Now there are a great many things that wouldn't be worth bothering about if I was only going to live eighty years or so, but I had better bother about if I am going to go on living forever.
Perhaps my bad temper or my jealousy are getting worse so gradually that the increase in my lifetime will not be very noticeable but it might be absolute hell in a million years.
In fact, if Christianity is true, hell is precisely the correct technical term for it.
Hell begins with a grumbling mood, always complaining, always blaming others, but you are still distinct from it.
You may even criticize it in yourself and wish you could stop it.
But there may come a day when you can no longer.
Then there will be no you left to criticize the mood or to even enjoy it, but just the grumble itself going on and on forever like a machine.
It is not a question of God 'sending us' to hell.

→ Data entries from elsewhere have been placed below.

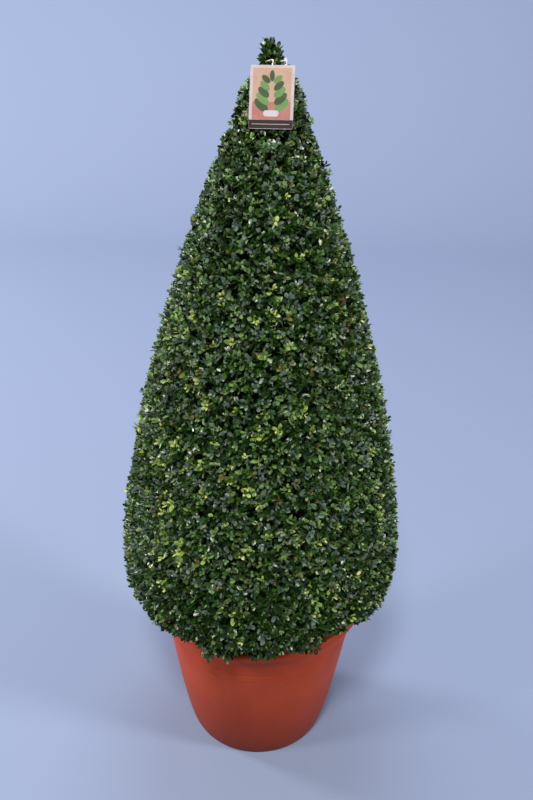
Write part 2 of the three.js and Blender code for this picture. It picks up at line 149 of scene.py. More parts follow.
def fan_faces(centre: int, first: int, sides: int) -> np.ndarray:
    """Three-cornered faces from a centre point to a closed ring of points.

    Args:
        centre: The number of the centre point.
        first: The number of the ring's first point.
        sides: Points in the ring.

    Returns:
        An (n, 3) array of corners, that face the side from which the ring runs anticlockwise.
    """
    side = np.arange(sides)
    return np.stack([np.full(sides, centre), first + side, first + (side + 1) % sides], axis=-1)


def revolve(
    name: str, profile: np.ndarray, sides: int, material: bpy.types.Material
) -> bpy.types.Object:
    """The surface swept round +Z by a profile whose two ends lie on the axis.

    Args:
        name: The piece's name.
        profile: An (n, 2) array of radius and height; its ends become single poles.
        sides: Steps round the axis.
        material: Its material.

    Returns:
        The closed piece.
    """
    middle = profile[1:-1]
    rings = polar(middle[:, :1], round_angles(sides)[None, :], middle[:, 1:])
    poles = np.array([[0.0, 0.0, profile[0, 1]], [0.0, 0.0, profile[-1, 1]]])
    points = np.concatenate([rings.reshape(-1, 3), poles])
    count = len(middle) * sides
    first = fan_faces(count, 0, sides)[:, [0, 2, 1]]
    last = fan_faces(count + 1, count - sides, sides)
    return make_piece(name, points, [grid_faces(len(middle), sides, True), first, last], material)


def tubes(lines: np.ndarray, radii: np.ndarray, sides: int) -> tuple[np.ndarray, np.ndarray]:
    """Limbs with several sides along many lines at once.

    Each limb is a grid of rings, one at each point of its line and square to the line there.

    Args:
        lines: An (n, k, 3) array of n lines of k points.
        radii: An (n, k) array of radii.
        sides: Sides of each ring.

    Returns:
        Points and four-cornered faces.
    """
    count, steps, _ = lines.shape
    run = unit(np.gradient(lines, axis=1))
    across = square_to(crosswise(run[:, :1]) * np.ones((1, steps, 1)), run)
    beside = np.cross(run, across)
    angle = round_angles(sides)[:, None]
    spoke = across[:, :, None] * np.cos(angle) + beside[:, :, None] * np.sin(angle)
    points = lines[:, :, None] + spoke * radii[:, :, None, None]
    offset = np.arange(count) * steps * sides
    faces = grid_faces(steps, sides, True)[None] + offset[:, None, None]
    return points.reshape(-1, 3), faces.reshape(-1, 4)


def smooth_line(knots: np.ndarray, steps: int) -> np.ndarray:
    """A Catmull-Rom line: between two knots, a cubic whose slopes follow their neighbours.

    Args:
        knots: An (n, 3) array of points that it passes through.
        steps: Points between each two knots.

    Returns:
        The line's points.
    """
    padded = np.concatenate([2 * knots[:1] - knots[1:2], knots, 2 * knots[-1:] - knots[-2:-1]])
    share = np.linspace(0.0, 1.0, steps, endpoint=False)[None, :, None]
    a, b, c, d = (padded[i : len(padded) - 3 + i, None] for i in range(4))
    line = 0.5 * (
        2 * b
        + (c - a) * share
        + (2 * a - 5 * b + 4 * c - d) * share**2
        + (3 * b - a - 3 * c + d) * share**3
    )
    return np.concatenate([line.reshape(-1, 3), knots[-1:]])


class Waves:
    """A smooth field over space: a sum of cosines of random direction and phase, about -1 to 1."""

    length_range = (0.6, 1.7)
    peak = 2.2  # of a sum of cosines with a mean square of one

    def __init__(self, seed: int, length: float, count: int = 9) -> None:
        """Draws the waves.

        Args:
            seed: Seed of their directions, lengths and phases.
            length: Their mean length in metres.
            count: How many are summed.
        """
        source = np.random.default_rng(seed)
        direction = unit(source.normal(size=(count, 3)))
        lengths = length * source.uniform(*self.length_range, (count, 1))
        self.vectors = direction * (FULL_TURN / lengths)
        self.phases = source.uniform(0.0, FULL_TURN, count)

    def at(self, points: np.ndarray) -> np.ndarray:
        """The field at points."""
        waves = np.cos(points @ self.vectors.T + self.phases)
        return waves.sum(axis=-1) / math.sqrt(0.5 * len(self.phases)) / self.peak


# ------------------------------------------------------------------ finishes


def linear(colour: str) -> tuple[float, float, float, float]:
    """An sRGB hex colour as linear red, green, blue and alpha.

    Args:
        colour: The colour, such as "#a8442a".

    Returns:
        Four shares from 0 to 1.
    """
    shares = [int(colour[i : i + 2], 16) / 255.0 for i in (1, 3, 5)]
    return (*(s / 12.92 if s <= 0.04045 else ((s + 0.055) / 1.055) ** 2.4 for s in shares), 1.0)


def add_node(
    tree: bpy.types.NodeTree, kind: str, settings: dict | None = None, links: dict | None = None
) -> bpy.types.Node:
    """Adds a shader node.

    Args:
        tree: The material's node tree.
        kind: The node's type.
        settings: Values of its own settings (lower case) or of its sockets.
        links: Output sockets to join to its named or numbered input sockets.

    Returns:
        The node.
    """
    node = tree.nodes.new(kind)
    for key, value in (settings or {}).items():
        if isinstance(key, str) and hasattr(node, key):
            setattr(node, key, value)
        else:
            node.inputs[key].default_value = value
    for key, source in (links or {}).items():
        tree.links.new(source, node.inputs[key])
    return node


def new_material(name: str) -> tuple[bpy.types.Material, bpy.types.NodeTree]:
    """An empty node-based material.

    Args:
        name: Its name.

    Returns:
        The material and its tree.
    """
    material = bpy.data.materials.new(name)
    material.use_nodes = True
    material.node_tree.nodes.clear()
    return material, material.node_tree


def close_material(
    material: bpy.types.Material, settings: dict, links: dict | None = None
) -> bpy.types.Material:
    """Gives a material its surface shader.

    Args:
        material: The material.
        settings: The shader's values.
        links: Output sockets to join to the shader's inputs.

    Returns:
        The same material.
    """
    tree = material.node_tree
    shader = add_node(tree, "ShaderNodeBsdfPrincipled", settings, links)
    add_node(tree, "ShaderNodeOutputMaterial", {}, {"Surface": shader.outputs[0]})
    return material


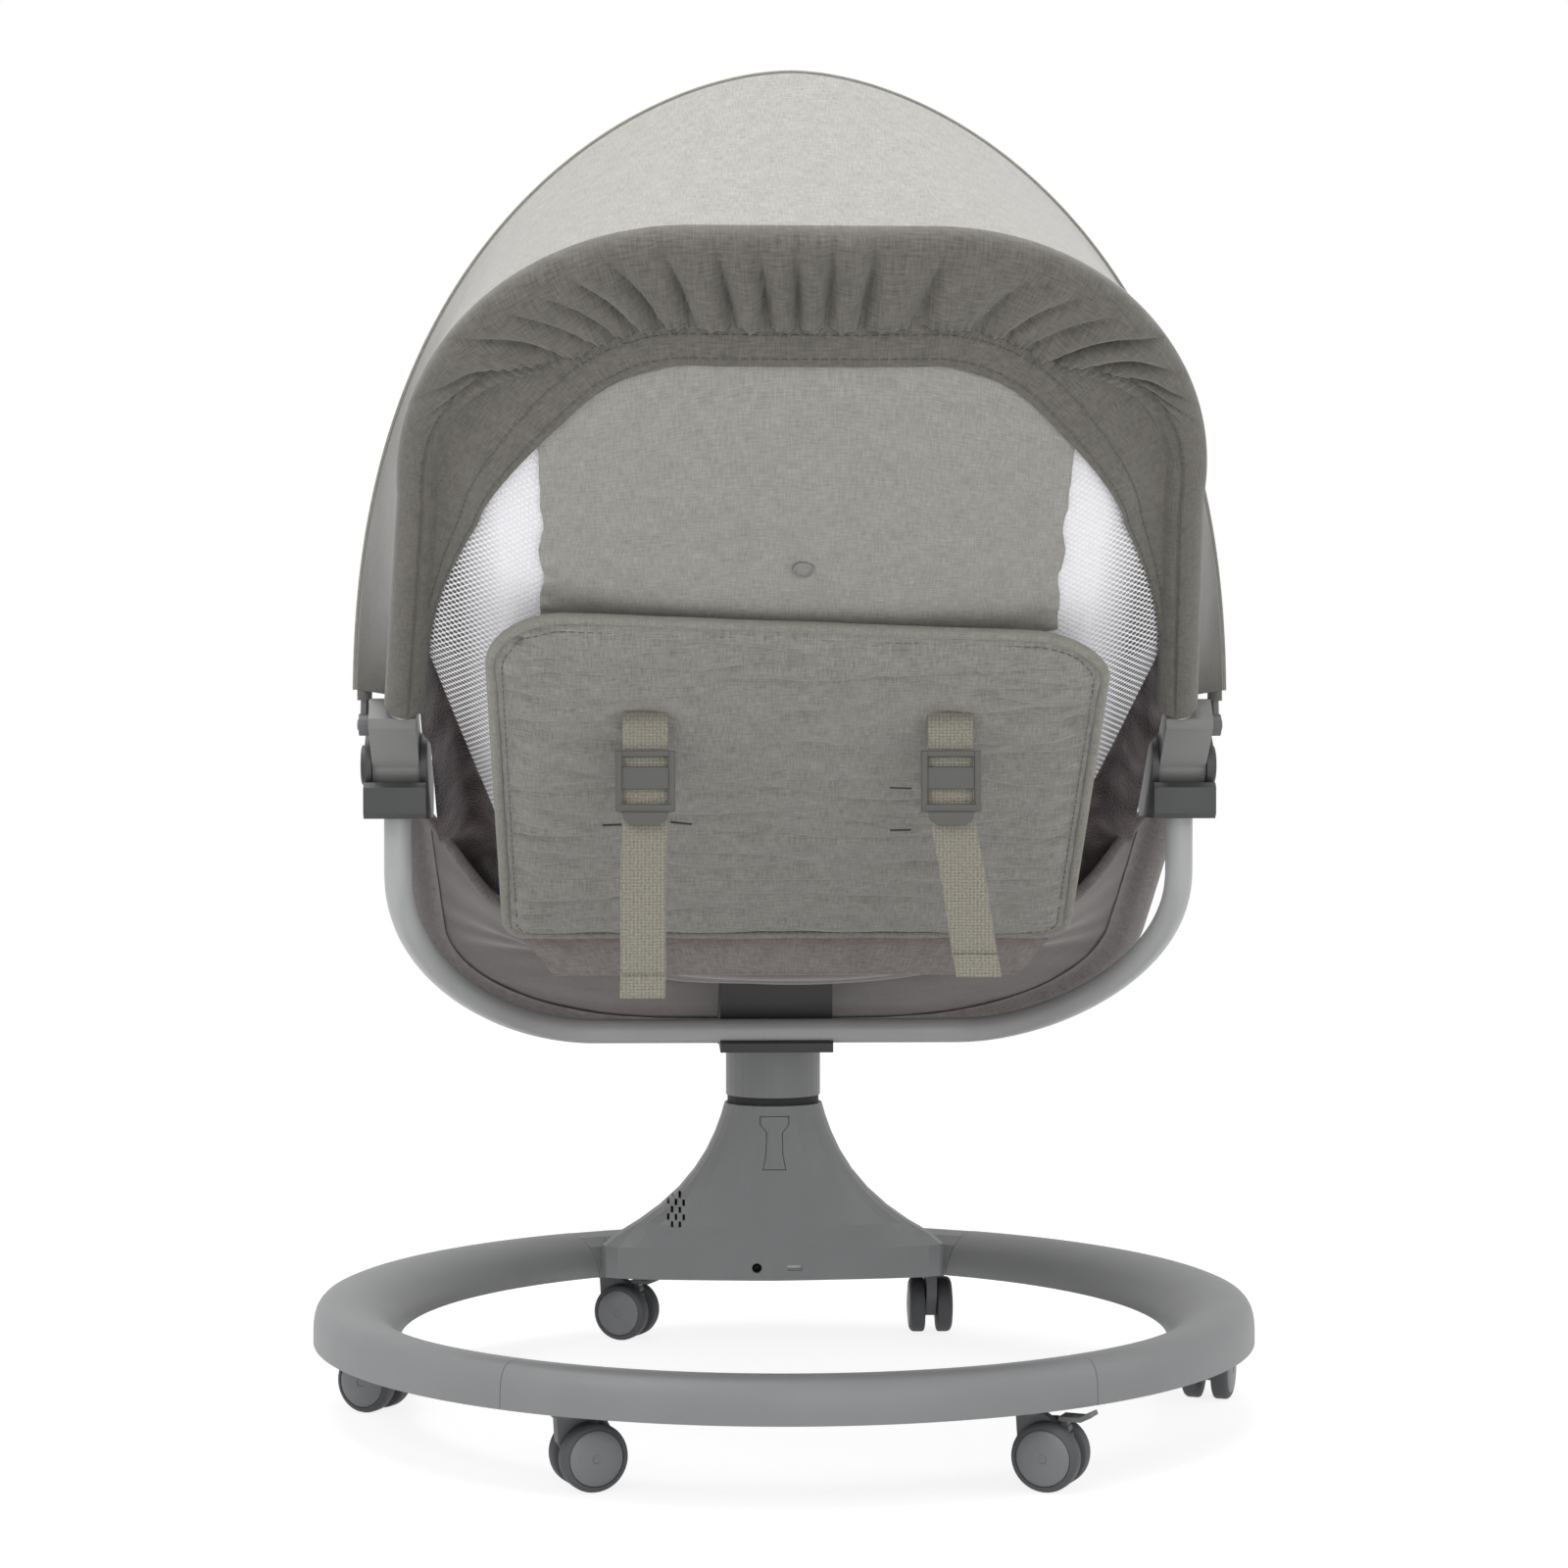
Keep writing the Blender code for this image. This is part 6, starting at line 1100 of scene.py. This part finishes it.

In each of us there is something growing, which will BE Hell unless it is nipped in the bud."  (This is the fire and darkness)
* You watch a log burning in the fire, it is falling apart
* Things in your life (career, relationships, etc.) enslave you, may *disintegrate* you, *isolate* you so that when something gets in the way of them:
* Insted of just being afraid you become paralyzed
* Instead of just being angry you become actively bitter
* Instead of just being wounded and hurt, you become devastated.
You want to throw yourself off a bridge.
You feel worthless.
* Instead of being despondent, you hate yourself forever and ever
* This is the fire!!!!
* Do you see it in yourself?
* Do you see where it is going to take you?
* Denial then happens
* C.S. Lewis says, "The doors of hell are locked from the inside."